Data section:
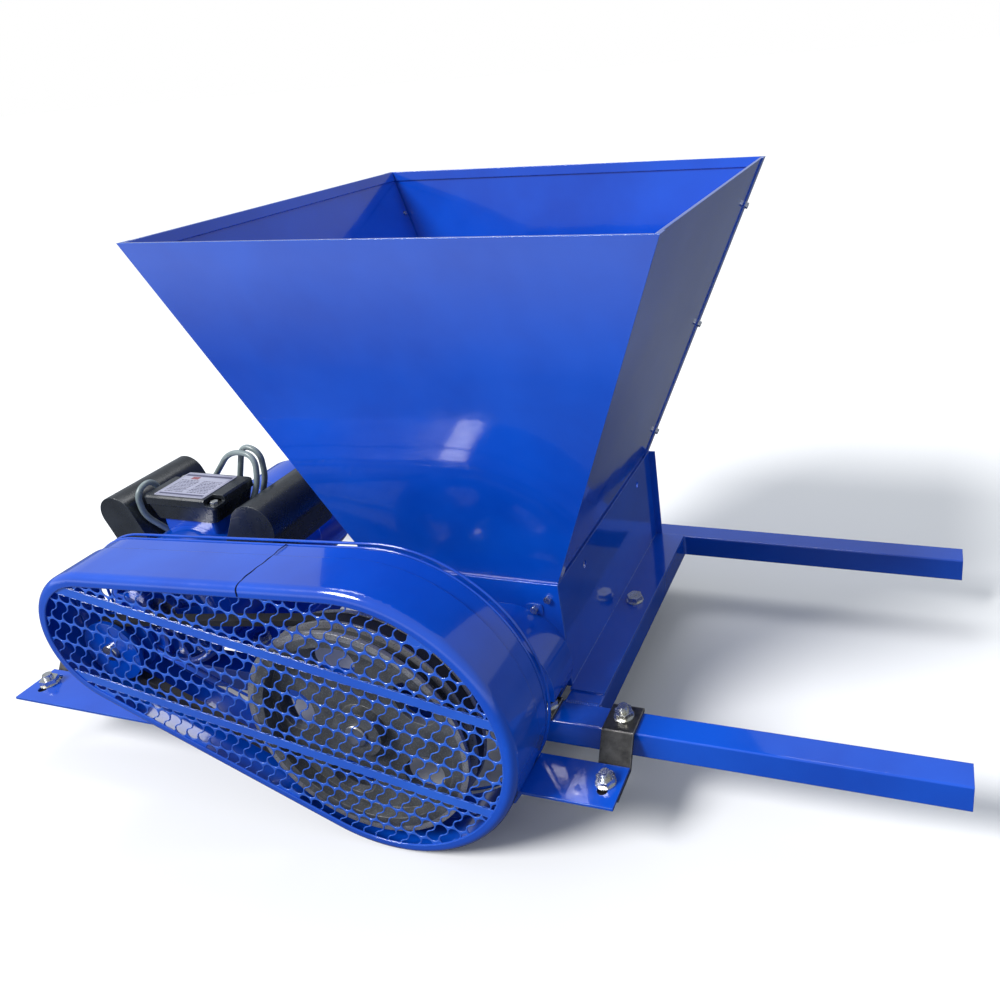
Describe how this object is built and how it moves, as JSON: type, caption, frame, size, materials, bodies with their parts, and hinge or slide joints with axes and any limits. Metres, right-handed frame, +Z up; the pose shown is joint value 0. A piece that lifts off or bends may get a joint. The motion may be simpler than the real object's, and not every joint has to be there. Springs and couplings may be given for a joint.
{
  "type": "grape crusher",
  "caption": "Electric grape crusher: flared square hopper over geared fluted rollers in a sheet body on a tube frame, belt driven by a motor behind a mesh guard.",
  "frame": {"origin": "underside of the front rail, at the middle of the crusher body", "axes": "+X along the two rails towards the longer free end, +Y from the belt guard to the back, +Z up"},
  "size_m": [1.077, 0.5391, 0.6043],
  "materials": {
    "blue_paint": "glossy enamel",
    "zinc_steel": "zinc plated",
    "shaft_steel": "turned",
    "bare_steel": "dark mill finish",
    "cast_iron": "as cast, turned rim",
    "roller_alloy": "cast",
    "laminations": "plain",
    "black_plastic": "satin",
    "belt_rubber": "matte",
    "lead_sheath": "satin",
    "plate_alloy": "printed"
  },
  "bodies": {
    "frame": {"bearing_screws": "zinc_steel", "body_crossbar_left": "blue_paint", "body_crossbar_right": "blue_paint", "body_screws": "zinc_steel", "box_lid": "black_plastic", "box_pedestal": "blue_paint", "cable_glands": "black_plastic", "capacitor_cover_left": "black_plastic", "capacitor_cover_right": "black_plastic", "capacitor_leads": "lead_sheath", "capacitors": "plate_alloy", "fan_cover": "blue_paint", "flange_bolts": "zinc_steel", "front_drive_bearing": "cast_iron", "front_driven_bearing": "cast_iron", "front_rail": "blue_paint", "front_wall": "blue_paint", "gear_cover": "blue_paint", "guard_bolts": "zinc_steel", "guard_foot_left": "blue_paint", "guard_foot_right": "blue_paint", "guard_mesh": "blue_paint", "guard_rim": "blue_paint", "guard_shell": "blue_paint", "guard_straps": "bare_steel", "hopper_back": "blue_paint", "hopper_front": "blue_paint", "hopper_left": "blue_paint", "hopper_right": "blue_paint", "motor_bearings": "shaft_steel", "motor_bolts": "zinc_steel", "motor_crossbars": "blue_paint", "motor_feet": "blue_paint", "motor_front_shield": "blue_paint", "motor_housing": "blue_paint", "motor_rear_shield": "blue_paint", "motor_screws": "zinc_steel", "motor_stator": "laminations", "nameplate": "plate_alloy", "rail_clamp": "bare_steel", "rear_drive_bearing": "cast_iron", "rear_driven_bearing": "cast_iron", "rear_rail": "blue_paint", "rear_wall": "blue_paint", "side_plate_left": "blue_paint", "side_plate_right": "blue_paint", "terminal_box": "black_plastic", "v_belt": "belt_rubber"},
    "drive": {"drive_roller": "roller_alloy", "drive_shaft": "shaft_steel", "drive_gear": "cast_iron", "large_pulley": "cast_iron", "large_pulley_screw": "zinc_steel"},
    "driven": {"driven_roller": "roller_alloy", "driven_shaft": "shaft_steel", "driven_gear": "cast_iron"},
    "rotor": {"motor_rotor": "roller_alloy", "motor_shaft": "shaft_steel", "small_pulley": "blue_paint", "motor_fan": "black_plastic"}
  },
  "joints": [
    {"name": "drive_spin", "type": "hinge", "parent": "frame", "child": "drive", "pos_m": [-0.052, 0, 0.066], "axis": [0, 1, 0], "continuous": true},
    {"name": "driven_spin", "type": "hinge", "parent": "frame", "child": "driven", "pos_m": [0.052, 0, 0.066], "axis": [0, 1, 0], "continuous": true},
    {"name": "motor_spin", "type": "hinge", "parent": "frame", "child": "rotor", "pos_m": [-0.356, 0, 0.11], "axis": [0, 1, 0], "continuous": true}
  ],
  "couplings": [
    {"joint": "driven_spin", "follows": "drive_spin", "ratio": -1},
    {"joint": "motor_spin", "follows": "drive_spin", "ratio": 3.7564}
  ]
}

What is asked:
Give back the whole listing, word for word.

Answer to the problem:
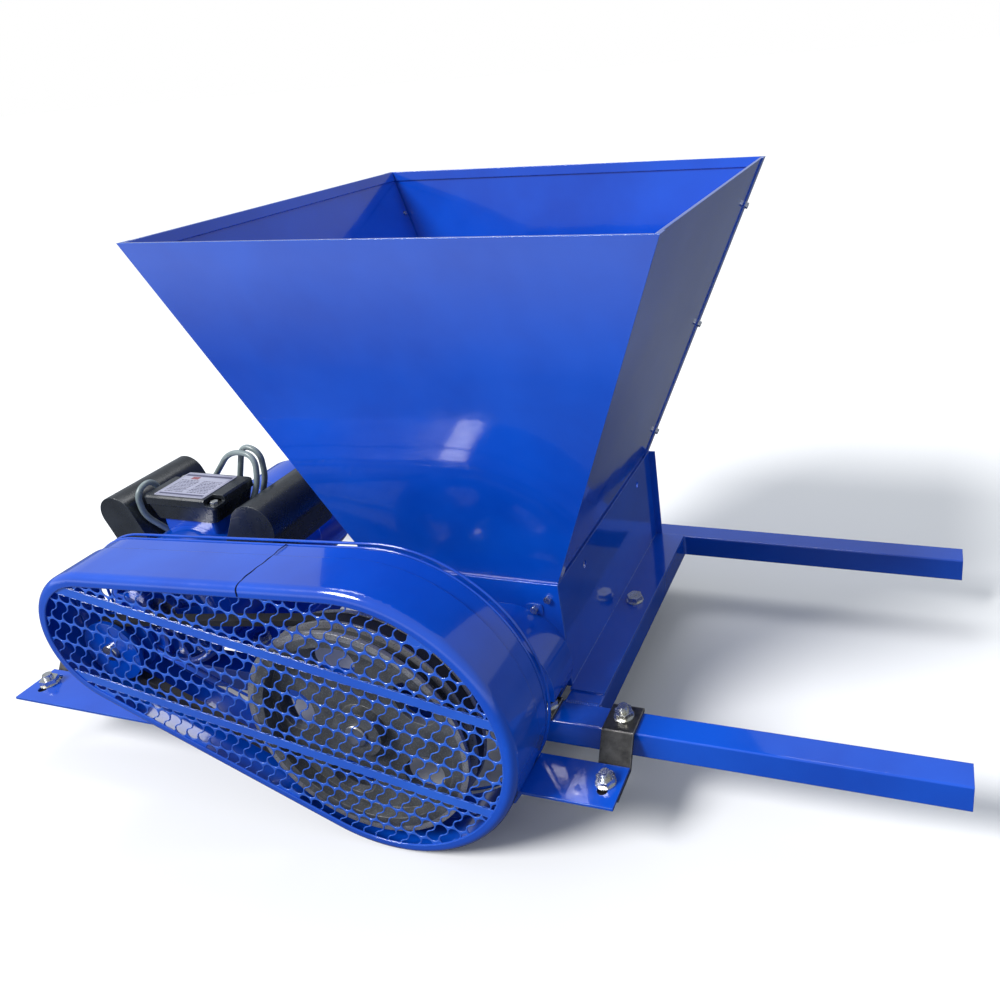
Describe how this object is built and how it moves, as JSON: type, caption, frame, size, materials, bodies with their parts, and hinge or slide joints with axes and any limits. Metres, right-handed frame, +Z up; the pose shown is joint value 0. A piece that lifts off or bends may get a joint. The motion may be simpler than the real object's, and not every joint has to be there. Springs and couplings may be given for a joint.
{
  "type": "grape crusher",
  "caption": "Electric grape crusher: flared square hopper over geared fluted rollers in a sheet body on a tube frame, belt driven by a motor behind a mesh guard.",
  "frame": {"origin": "underside of the front rail, at the middle of the crusher body", "axes": "+X along the two rails towards the longer free end, +Y from the belt guard to the back, +Z up"},
  "size_m": [1.077, 0.5391, 0.6043],
  "materials": {
    "blue_paint": "glossy enamel",
    "zinc_steel": "zinc plated",
    "shaft_steel": "turned",
    "bare_steel": "dark mill finish",
    "cast_iron": "as cast, turned rim",
    "roller_alloy": "cast",
    "laminations": "plain",
    "black_plastic": "satin",
    "belt_rubber": "matte",
    "lead_sheath": "satin",
    "plate_alloy": "printed"
  },
  "bodies": {
    "frame": {"bearing_screws": "zinc_steel", "body_crossbar_left": "blue_paint", "body_crossbar_right": "blue_paint", "body_screws": "zinc_steel", "box_lid": "black_plastic", "box_pedestal": "blue_paint", "cable_glands": "black_plastic", "capacitor_cover_left": "black_plastic", "capacitor_cover_right": "black_plastic", "capacitor_leads": "lead_sheath", "capacitors": "plate_alloy", "fan_cover": "blue_paint", "flange_bolts": "zinc_steel", "front_drive_bearing": "cast_iron", "front_driven_bearing": "cast_iron", "front_rail": "blue_paint", "front_wall": "blue_paint", "gear_cover": "blue_paint", "guard_bolts": "zinc_steel", "guard_foot_left": "blue_paint", "guard_foot_right": "blue_paint", "guard_mesh": "blue_paint", "guard_rim": "blue_paint", "guard_shell": "blue_paint", "guard_straps": "bare_steel", "hopper_back": "blue_paint", "hopper_front": "blue_paint", "hopper_left": "blue_paint", "hopper_right": "blue_paint", "motor_bearings": "shaft_steel", "motor_bolts": "zinc_steel", "motor_crossbars": "blue_paint", "motor_feet": "blue_paint", "motor_front_shield": "blue_paint", "motor_housing": "blue_paint", "motor_rear_shield": "blue_paint", "motor_screws": "zinc_steel", "motor_stator": "laminations", "nameplate": "plate_alloy", "rail_clamp": "bare_steel", "rear_drive_bearing": "cast_iron", "rear_driven_bearing": "cast_iron", "rear_rail": "blue_paint", "rear_wall": "blue_paint", "side_plate_left": "blue_paint", "side_plate_right": "blue_paint", "terminal_box": "black_plastic", "v_belt": "belt_rubber"},
    "drive": {"drive_roller": "roller_alloy", "drive_shaft": "shaft_steel", "drive_gear": "cast_iron", "large_pulley": "cast_iron", "large_pulley_screw": "zinc_steel"},
    "driven": {"driven_roller": "roller_alloy", "driven_shaft": "shaft_steel", "driven_gear": "cast_iron"},
    "rotor": {"motor_rotor": "roller_alloy", "motor_shaft": "shaft_steel", "small_pulley": "blue_paint", "motor_fan": "black_plastic"}
  },
  "joints": [
    {"name": "drive_spin", "type": "hinge", "parent": "frame", "child": "drive", "pos_m": [-0.052, 0, 0.066], "axis": [0, 1, 0], "continuous": true},
    {"name": "driven_spin", "type": "hinge", "parent": "frame", "child": "driven", "pos_m": [0.052, 0, 0.066], "axis": [0, 1, 0], "continuous": true},
    {"name": "motor_spin", "type": "hinge", "parent": "frame", "child": "rotor", "pos_m": [-0.356, 0, 0.11], "axis": [0, 1, 0], "continuous": true}
  ],
  "couplings": [
    {"joint": "driven_spin", "follows": "drive_spin", "ratio": -1},
    {"joint": "motor_spin", "follows": "drive_spin", "ratio": 3.7564}
  ]
}